Data shown —
══════

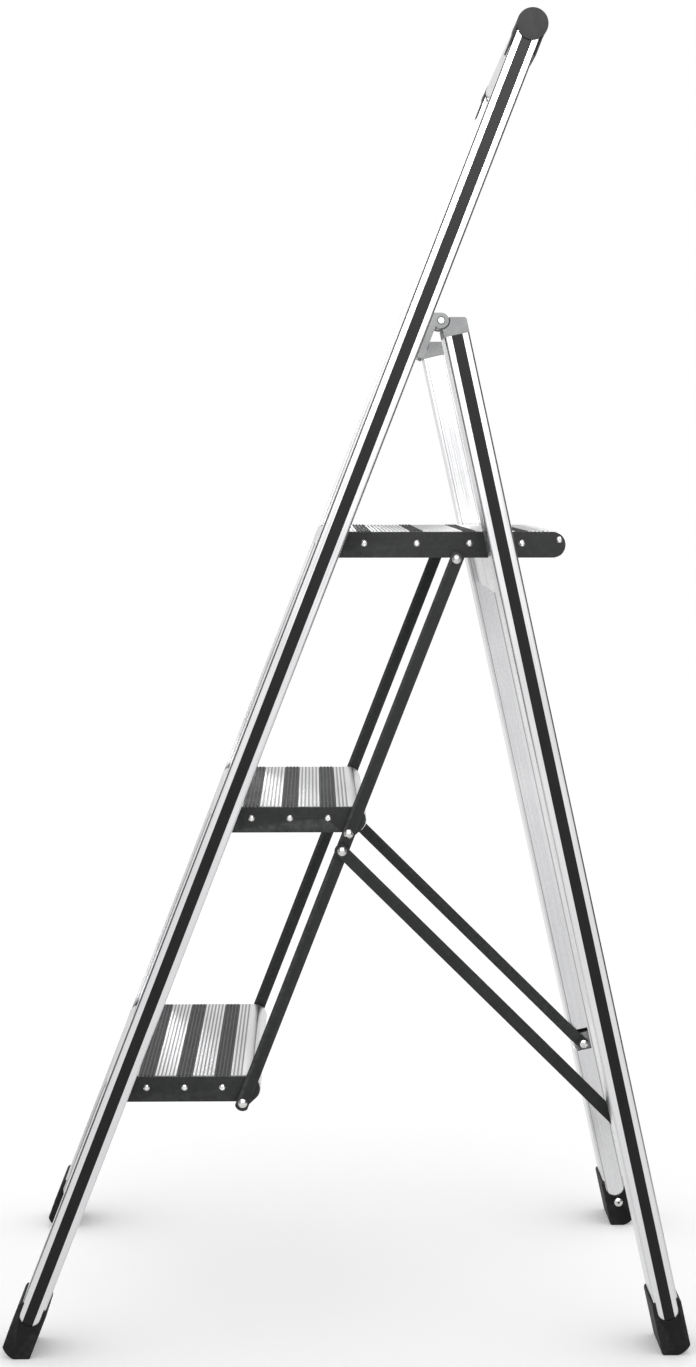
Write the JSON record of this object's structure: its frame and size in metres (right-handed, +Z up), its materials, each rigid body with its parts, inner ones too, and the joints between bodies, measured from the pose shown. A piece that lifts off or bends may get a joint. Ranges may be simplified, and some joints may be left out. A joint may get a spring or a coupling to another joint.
{
  "type": "step stool",
  "caption": "Folding household step stool: tubular side rails, ribbed hinged steps, rear legs, coupled link bars and struts, and a bow handle.",
  "frame": {"origin": "on the floor under the middle of the open stool", "axes": "+X to the user's right, +Y to the rear, +Z up; the user climbs from the front, the -Y side"},
  "size_m": [0.44, 0.6618, 1.2705],
  "materials": {
    "anodised_profile": "satin anodised",
    "side_plate": "powder coated, fine texture",
    "ribbed_aluminium": "satin anodised, ribbed",
    "handle_tube": "satin anodised",
    "flat_bar": "powder coated, fine texture",
    "grey_casting": "die-cast, grey enamel",
    "black_strip": "fine texture",
    "black_plastic": "moulded, satin",
    "grey_plastic": "moulded",
    "black_rubber": "matt, moulded",
    "dark_inlay": "matt, ribbed",
    "steel_rivet": "zinc plated",
    "steel_screw": "bright plated"
  },
  "bodies": {
    "front_frame": {"front_rail_right": "anodised_profile", "front_rail_left": "anodised_profile", "front_strip_right": "black_strip", "front_strip_left": "black_strip", "handle_tube": "handle_tube", "handle_end_right": "black_plastic", "handle_end_left": "black_plastic", "front_foot_right": "black_rubber", "front_foot_left": "black_rubber", "front_foot_rivets": "steel_rivet", "hinge_bracket_right": "grey_casting", "hinge_bracket_left": "grey_casting", "bracket_rivets": "steel_rivet", "hinge_pins": "steel_rivet", "pivot_blocks": "black_plastic", "pivot_pins": "steel_rivet", "pivot_bushes": "grey_plastic"},
    "rear_frame": {"rear_leg_right": "anodised_profile", "rear_leg_left": "anodised_profile", "rear_strip_right": "black_strip", "rear_strip_left": "black_strip", "rear_foot_right": "black_rubber", "rear_foot_left": "black_rubber", "rear_foot_rivets": "steel_rivet", "leg_cap_right": "grey_casting", "leg_cap_left": "grey_casting", "crossbar": "anodised_profile", "crossbar_rivets": "steel_rivet", "strut_blocks": "black_plastic", "strut_pins": "steel_rivet"},
    "platform": {"platform_side_right": "side_plate", "platform_side_left": "side_plate", "platform_tread": "ribbed_aluminium", "platform_inlays": "dark_inlay", "platform_screws": "steel_screw"},
    "middle_step": {"middle_side_right": "side_plate", "middle_side_left": "side_plate", "middle_tread": "ribbed_aluminium", "middle_inlays": "dark_inlay", "middle_screws": "steel_screw"},
    "lower_step": {"lower_side_right": "side_plate", "lower_side_left": "side_plate", "lower_tread": "ribbed_aluminium", "lower_inlays": "dark_inlay", "lower_screws": "steel_screw"},
    "right_link": {"link_bar_right": "flat_bar", "link_rivets_right": "steel_rivet", "link_washers_right": "grey_plastic"},
    "left_link": {"link_bar_left": "flat_bar", "link_rivets_left": "steel_rivet", "link_washers_left": "grey_plastic"},
    "right_strut": {"strut_right": "flat_bar", "strut_rivet_right": "steel_rivet", "strut_spacer_right": "grey_plastic"},
    "left_strut": {"strut_left": "flat_bar", "strut_rivet_left": "steel_rivet", "strut_spacer_left": "grey_plastic"}
  },
  "joints": [
    {"name": "rear_hinge", "type": "hinge", "parent": "front_frame", "child": "rear_frame", "pos_m": [0, 0.08681, 0.98756], "axis": [-1, 0, 0], "range_deg": [0, 33.86]},
    {"name": "platform_pivot", "type": "hinge", "parent": "front_frame", "child": "platform", "pos_m": [0, -0.01638, 0.7796], "axis": [1, 0, 0], "range_deg": [0, 68.7]},
    {"name": "middle_step_pivot", "type": "hinge", "parent": "front_frame", "child": "middle_step", "pos_m": [0, -0.12025, 0.5132], "axis": [1, 0, 0], "range_deg": [0, 68.7]},
    {"name": "lower_step_pivot", "type": "hinge", "parent": "front_frame", "child": "lower_step", "pos_m": [0, -0.22411, 0.2468], "axis": [1, 0, 0], "range_deg": [0, 68.7]},
    {"name": "right_link_pivot", "type": "hinge", "parent": "platform", "child": "right_link", "pos_m": [0.15625, 0.10612, 0.7651], "axis": [1, 0, 0], "range_deg": [-68.7, 0]},
    {"name": "right_strut_pivot", "type": "hinge", "parent": "rear_frame", "child": "right_strut", "pos_m": [0.16805, 0.27235, 0.20766], "axis": [1, 0, 0], "range_deg": [-30.05, 0]},
    {"name": "left_link_pivot", "type": "hinge", "parent": "platform", "child": "left_link", "pos_m": [-0.15625, 0.10612, 0.7651], "axis": [1, 0, 0], "range_deg": [-68.7, 0]},
    {"name": "left_strut_pivot", "type": "hinge", "parent": "rear_frame", "child": "left_strut", "pos_m": [-0.16805, 0.27235, 0.20766], "axis": [1, 0, 0], "range_deg": [-30.05, 0]}
  ],
  "couplings": [
    {"joint": "platform_pivot", "follows": "rear_hinge", "ratio": 2.0289},
    {"joint": "middle_step_pivot", "follows": "rear_hinge", "ratio": 2.0289},
    {"joint": "lower_step_pivot", "follows": "rear_hinge", "ratio": 2.0289},
    {"joint": "right_link_pivot", "follows": "rear_hinge", "ratio": -2.0289},
    {"joint": "right_strut_pivot", "follows": "rear_hinge", "ratio": -0.88728},
    {"joint": "left_link_pivot", "follows": "rear_hinge", "ratio": -2.0289},
    {"joint": "left_strut_pivot", "follows": "rear_hinge", "ratio": -0.88728}
  ]
}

══════

Aim of the task — Output all of the material exactly as written.

Task answer —
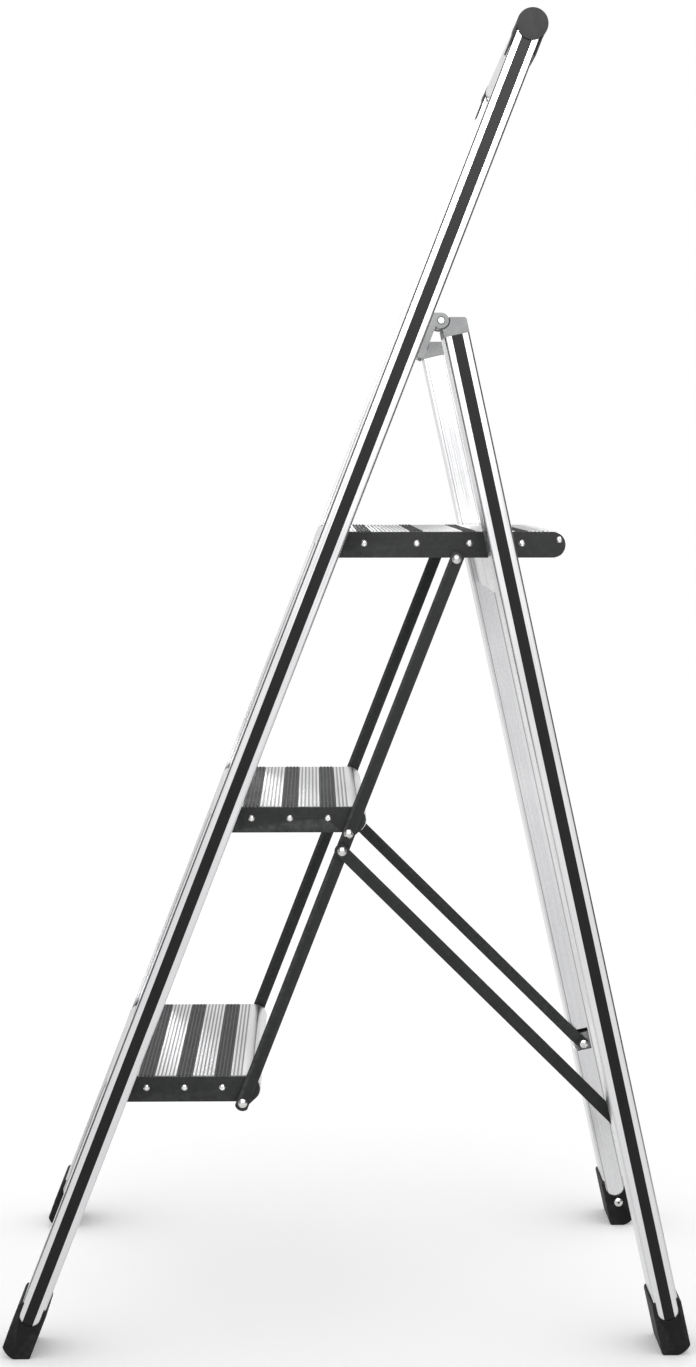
Write the JSON record of this object's structure: its frame and size in metres (right-handed, +Z up), its materials, each rigid body with its parts, inner ones too, and the joints between bodies, measured from the pose shown. A piece that lifts off or bends may get a joint. Ranges may be simplified, and some joints may be left out. A joint may get a spring or a coupling to another joint.
{
  "type": "step stool",
  "caption": "Folding household step stool: tubular side rails, ribbed hinged steps, rear legs, coupled link bars and struts, and a bow handle.",
  "frame": {"origin": "on the floor under the middle of the open stool", "axes": "+X to the user's right, +Y to the rear, +Z up; the user climbs from the front, the -Y side"},
  "size_m": [0.44, 0.6618, 1.2705],
  "materials": {
    "anodised_profile": "satin anodised",
    "side_plate": "powder coated, fine texture",
    "ribbed_aluminium": "satin anodised, ribbed",
    "handle_tube": "satin anodised",
    "flat_bar": "powder coated, fine texture",
    "grey_casting": "die-cast, grey enamel",
    "black_strip": "fine texture",
    "black_plastic": "moulded, satin",
    "grey_plastic": "moulded",
    "black_rubber": "matt, moulded",
    "dark_inlay": "matt, ribbed",
    "steel_rivet": "zinc plated",
    "steel_screw": "bright plated"
  },
  "bodies": {
    "front_frame": {"front_rail_right": "anodised_profile", "front_rail_left": "anodised_profile", "front_strip_right": "black_strip", "front_strip_left": "black_strip", "handle_tube": "handle_tube", "handle_end_right": "black_plastic", "handle_end_left": "black_plastic", "front_foot_right": "black_rubber", "front_foot_left": "black_rubber", "front_foot_rivets": "steel_rivet", "hinge_bracket_right": "grey_casting", "hinge_bracket_left": "grey_casting", "bracket_rivets": "steel_rivet", "hinge_pins": "steel_rivet", "pivot_blocks": "black_plastic", "pivot_pins": "steel_rivet", "pivot_bushes": "grey_plastic"},
    "rear_frame": {"rear_leg_right": "anodised_profile", "rear_leg_left": "anodised_profile", "rear_strip_right": "black_strip", "rear_strip_left": "black_strip", "rear_foot_right": "black_rubber", "rear_foot_left": "black_rubber", "rear_foot_rivets": "steel_rivet", "leg_cap_right": "grey_casting", "leg_cap_left": "grey_casting", "crossbar": "anodised_profile", "crossbar_rivets": "steel_rivet", "strut_blocks": "black_plastic", "strut_pins": "steel_rivet"},
    "platform": {"platform_side_right": "side_plate", "platform_side_left": "side_plate", "platform_tread": "ribbed_aluminium", "platform_inlays": "dark_inlay", "platform_screws": "steel_screw"},
    "middle_step": {"middle_side_right": "side_plate", "middle_side_left": "side_plate", "middle_tread": "ribbed_aluminium", "middle_inlays": "dark_inlay", "middle_screws": "steel_screw"},
    "lower_step": {"lower_side_right": "side_plate", "lower_side_left": "side_plate", "lower_tread": "ribbed_aluminium", "lower_inlays": "dark_inlay", "lower_screws": "steel_screw"},
    "right_link": {"link_bar_right": "flat_bar", "link_rivets_right": "steel_rivet", "link_washers_right": "grey_plastic"},
    "left_link": {"link_bar_left": "flat_bar", "link_rivets_left": "steel_rivet", "link_washers_left": "grey_plastic"},
    "right_strut": {"strut_right": "flat_bar", "strut_rivet_right": "steel_rivet", "strut_spacer_right": "grey_plastic"},
    "left_strut": {"strut_left": "flat_bar", "strut_rivet_left": "steel_rivet", "strut_spacer_left": "grey_plastic"}
  },
  "joints": [
    {"name": "rear_hinge", "type": "hinge", "parent": "front_frame", "child": "rear_frame", "pos_m": [0, 0.08681, 0.98756], "axis": [-1, 0, 0], "range_deg": [0, 33.86]},
    {"name": "platform_pivot", "type": "hinge", "parent": "front_frame", "child": "platform", "pos_m": [0, -0.01638, 0.7796], "axis": [1, 0, 0], "range_deg": [0, 68.7]},
    {"name": "middle_step_pivot", "type": "hinge", "parent": "front_frame", "child": "middle_step", "pos_m": [0, -0.12025, 0.5132], "axis": [1, 0, 0], "range_deg": [0, 68.7]},
    {"name": "lower_step_pivot", "type": "hinge", "parent": "front_frame", "child": "lower_step", "pos_m": [0, -0.22411, 0.2468], "axis": [1, 0, 0], "range_deg": [0, 68.7]},
    {"name": "right_link_pivot", "type": "hinge", "parent": "platform", "child": "right_link", "pos_m": [0.15625, 0.10612, 0.7651], "axis": [1, 0, 0], "range_deg": [-68.7, 0]},
    {"name": "right_strut_pivot", "type": "hinge", "parent": "rear_frame", "child": "right_strut", "pos_m": [0.16805, 0.27235, 0.20766], "axis": [1, 0, 0], "range_deg": [-30.05, 0]},
    {"name": "left_link_pivot", "type": "hinge", "parent": "platform", "child": "left_link", "pos_m": [-0.15625, 0.10612, 0.7651], "axis": [1, 0, 0], "range_deg": [-68.7, 0]},
    {"name": "left_strut_pivot", "type": "hinge", "parent": "rear_frame", "child": "left_strut", "pos_m": [-0.16805, 0.27235, 0.20766], "axis": [1, 0, 0], "range_deg": [-30.05, 0]}
  ],
  "couplings": [
    {"joint": "platform_pivot", "follows": "rear_hinge", "ratio": 2.0289},
    {"joint": "middle_step_pivot", "follows": "rear_hinge", "ratio": 2.0289},
    {"joint": "lower_step_pivot", "follows": "rear_hinge", "ratio": 2.0289},
    {"joint": "right_link_pivot", "follows": "rear_hinge", "ratio": -2.0289},
    {"joint": "right_strut_pivot", "follows": "rear_hinge", "ratio": -0.88728},
    {"joint": "left_link_pivot", "follows": "rear_hinge", "ratio": -2.0289},
    {"joint": "left_strut_pivot", "follows": "rear_hinge", "ratio": -0.88728}
  ]
}